Marines, soldiers, sailors, and airmen hold radical opinions, sometimes crazily contradictory opinions.
Many men and women in uniform I have known are one-issue voters. So many soldiers I met in Iraq voted their guns. There was no issue beyond guns that could sway them. The NRA rating of the candidate was like the score of an olympic gymnast. That rating said winner or loser, loudly and finally.
People of Faith in the military tend to be radical. I knew one-issue anti-abortion voters in uniform, and I knew one-issue women's-right-to-choose voters in uniform who were really strong in their opinions.

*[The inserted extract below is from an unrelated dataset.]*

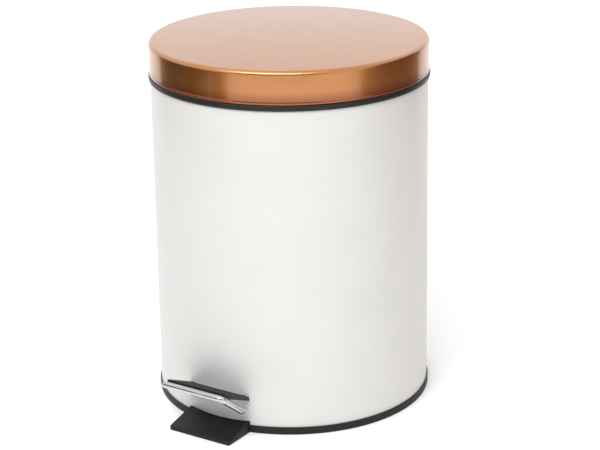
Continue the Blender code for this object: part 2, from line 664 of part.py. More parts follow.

One of the funnier categories for me was the libertarian soldier. I could understand libertarian soldiers when there was a draft, or in their first enlistment, but I have known many career soldiers who professed belief in small-government and were against socialism in any form--except their own lifelong government health care and VA benefits. I knew one sergeant who was a libertarian and also a lobbyist working to get more money from the state and federal government for the National Guard. He saw no contradiction. The money was for defense. That's good, he said. It never occurred to him that every lobbyist thinks their own cause is good.
Because I served in the draft era, I have been a one-issue voter all of my life. I won't vote for a draft dodger. I will vote for a person who chose not to serve, but not for a man who let someone else serve in his place. Since 1992 I have had a choice for President just once, in 2008. In that year, a combat veteran ran against a man who reached his 18th birthday long after the end of the draft. I really did think about that choice in 2008, until John McCain nominated Sarah Palin as his vice president. The possibility that she would be President put me squarely on the other side. In every other election, there was at least one draft dodger running, so I voted the other candidate.
I voted today. The draft-dodger President said the vote today was about him. So I voted against him.